BALOCHISTAN AND THE INDIA-CHINA FACE-OFF
NEW DELHI: Prime Minister Narendra Modi’s bringing up “Balochistan” during his Independence Day address was criticised, especially since he omitted to mention the on-going, acute crisis in Kashmir. While the validity of criticism of omission may hold good, mentioning Balochistan could be a calculated move to reverse India’s traditional passivity against Pakistan’s aggressive India policy.
India’s turning a spotlight on Balochistan has the possible disadvantage of Pakistan telling the international community that it confirms India’s hand in fomenting unrest in Balochistan.
Whether true or not, it heightens Pakistan’s fears of being reduced to minuscule size if Balochistan, comprising around 40% of Pakistan’s present land area, is separated like East Pakistan was in 1971. Further, bringing Balochistan into the picture might change the decades-long India-Pakistan bilateral Kashmir dispute to international intervention, to Pakistan’s advantage. It also adds to China’s discomfiture as its access to Gwadar port through Balochistan could be compromised.
But there are possible strategic advantages for India, which however call for careful and calibrated planning to work for our long-term advantage, including whether India handles Kashmir as a political problem or continues with its iron hand whether the gloves are velvet (sadbhavana) or off.
Noting that the China-built Gwadar port is on Pakistan’s Balochistan coast, India’s strategy should take into account increasing India-China friction due to India’s lurch into the US embrace for military purchases, economics and foreign policy. Also there is the possibility of China and Pakistan opening up two formal or informal conflict fronts for India, with the shot-in-the-dark guess that it may suit China to enter into military conflict with India to divert its public attention from growingly unmanageable internal dissensions and conflicts. A similar shot-in-the-dark guess may apply to Pakistan as well as India! Either way, the military-industrial complexes of China, India and the US would profit hugely from increase in conflict levels.
India hastening to sign LEMOA (Logistic Exchange Memorandum of Agreement) with the United States concerns India gaining logistic access to US-controlled military stations in the Arabian Sea, reciprocally providing the US access to Indian military stations, a politically charged domestic issue. However, the US is unhappy with India’s closer ties with Iran, especially the India-built Chabahar port, which is a mere 72-km west of Gwadar, providing closer watch over the Persian Gulf. Thus, India bringing Balochistan into the equation is a strategic move to counter Chinese influence in the Arabian Sea. It will enhance India’s oil security, opening trade routes for India from Chabahar to the Caspian Sea ports, into Russia and Europe, for central Asian oil and gas for India via the International North-South Transport Corridor. Thus, India’s “Balochistan initiative” is in furtherance of its strategy of oil-and-trade security.

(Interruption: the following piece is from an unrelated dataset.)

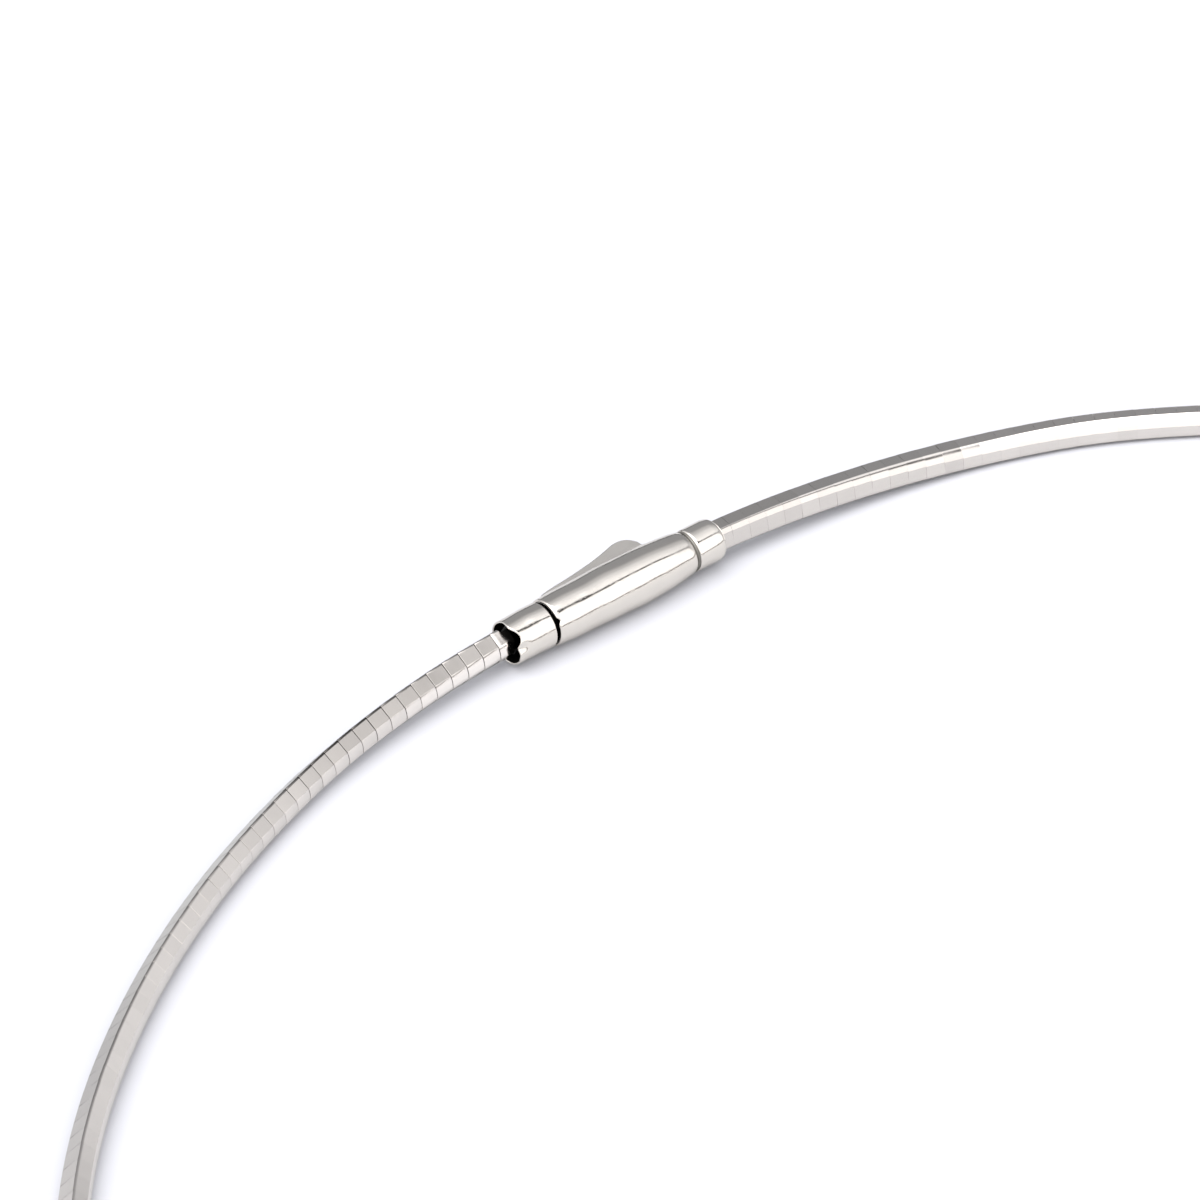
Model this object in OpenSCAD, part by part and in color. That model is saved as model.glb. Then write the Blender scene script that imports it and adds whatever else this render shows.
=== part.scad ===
// Omega necklace: one closed loop of close set plates, resting flat on the floor.
// Its two ends sit in a barrel clasp with a side lever. Long axis along X, clasp at +Y.
// The floor is z = 0. All sizes are in millimetres.

/* [Loop] */
// Half of the loop's long width, at the inner edge of the plates' flat top
oval_a = 69.75; // [60:0.05:85]
// Half of the loop's short width, at the same place
oval_b = 57.95; // [50:0.05:75]
// Distance from the clasp's ends over which the chain comes down to the floor
rise_len = 22; // [10:1:35]

/* [Chain] */
// Number of plates side by side
plate_count = 300; // [200:10:300]
// Height of a plate
plate_h = 1.5; // [1.2:0.05:1.8]
// Width of the flat top of a plate
flat_w = 1; // [0.8:0.05:1.2]
// Width and height of the slope along a plate's inner edge
slope_w = 0.62; // [0.4:0.01:0.75]
// How far the slope swells in its middle
slope_bow = 0.06; // [0:0.01:0.1]
// Half the width of the groove between two plates
groove_half = 0.07; // [0.04:0.01:0.15]
// Depth of the groove between two plates
groove_depth = 0.13; // [0.05:0.01:0.25]

/* [Clasp] */
// Place along X of the end cap's mouth
clasp_start = -9.25; // [-12:0.05:-6]
// Length of the end cap
cap_len = 2.8; // [2.5:0.05:5]
// Outer radius of the end cap at its mouth
cap_mouth_r = 1.43; // [1.28:0.01:1.48]
// Outer radius of the end cap at the barrel
cap_inner_r = 1.50; // [1.48:0.01:1.8]
// Wall of the end cap at its mouth
cap_wall = 0.13; // [0.1:0.01:0.16]
// Gap between the end cap and the barrel
seam_gap = 0.25; // [0.1:0.01:0.4]
// Length of the barrel up to its groove
barrel_len = 10.85; // [9:0.05:13]
// Outer radius of the barrel at its mouth
barrel_mouth_r = 1.55; // [1.45:0.01:1.65]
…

China’s “inner” string-of-pearls vis-á-vis India (Myanmar-Sri Lanka-Gwadar), its “outer” string-of-pearls (from Chongjin (North Korea) to Hambantota (Sri Lanka) to Luanda (Angola)), its land route to Gwadar, and the China-Pakistan Economic Corridor (CPEC), enhance China’s presence in the Arabian Sea and Indian Ocean, and divert international pressure in the South China Sea. This is all about securing oil sources and opening trade routes into Central Asia and Europe. The growing China-Russia cosiness is about NATO’s growing military threat on Russia’s western borders, the RMB-Ruble war against the USD, and also about China’s oil-and-trade needs with the Gulf region, central Asia and Europe.
The strategic manoevring by India and China are directed at their oil-and-trade security. These are based upon the holy grail of economic growth centred on industrialization and consumerism, with utter neglect (especially in India) of people-related social and economic issues. This is based upon failed neoliberal economic policy pursued worldwide, even as IMF has expressed its doubts.

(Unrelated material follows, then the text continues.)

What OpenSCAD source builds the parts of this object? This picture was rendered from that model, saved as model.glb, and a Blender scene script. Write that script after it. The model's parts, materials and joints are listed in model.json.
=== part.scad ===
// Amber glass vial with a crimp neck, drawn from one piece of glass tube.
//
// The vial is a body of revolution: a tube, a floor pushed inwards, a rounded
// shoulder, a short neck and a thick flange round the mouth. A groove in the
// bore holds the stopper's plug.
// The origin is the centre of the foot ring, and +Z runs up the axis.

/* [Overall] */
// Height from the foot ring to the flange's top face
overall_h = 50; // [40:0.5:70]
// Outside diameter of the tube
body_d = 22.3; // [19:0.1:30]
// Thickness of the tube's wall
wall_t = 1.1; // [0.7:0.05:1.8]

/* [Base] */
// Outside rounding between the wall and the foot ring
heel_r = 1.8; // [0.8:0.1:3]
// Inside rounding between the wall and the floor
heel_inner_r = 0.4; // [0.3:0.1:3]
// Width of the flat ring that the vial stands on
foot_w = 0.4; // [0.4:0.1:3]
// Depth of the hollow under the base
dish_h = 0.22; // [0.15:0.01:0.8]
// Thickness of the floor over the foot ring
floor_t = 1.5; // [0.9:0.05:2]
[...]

The international community has been pursuing neoliberal economic growth in a race towards a social-economic-environment-ecology precipice, unmindful or ignorant of the twin triggers of the so-called “twilight of the oil age”and GW-CC (global warming & climate change). When this double-barrelled gun fires, it can pull out the rug from under present oil-and-trade, economic-growth based strategies adopted by all countries.

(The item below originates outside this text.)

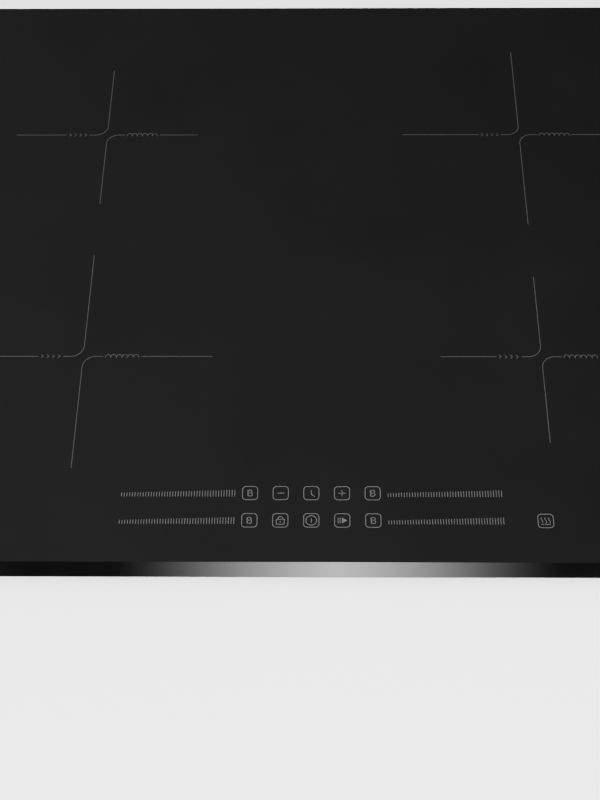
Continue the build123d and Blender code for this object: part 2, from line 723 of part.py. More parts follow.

Indeed, viewing countries as growth-economies rather than the reality of poor-majority, inequality-affected nations plagued by conflict-migration and environment-migration, would possibly undergo change, as seriously lowered oil availability and transportation levels slash international trade and impinge on daily life across continents. Add the imponderables of RMB-Ruble-initiated collapse of the dollar-based international financial system, and nuclear winter following nuclear conflict – whether irresponsibly initiated by US-led NATO or Russia or some other agency like ISIS – as possible “collapse scenarios”, and the world’s future is bleak.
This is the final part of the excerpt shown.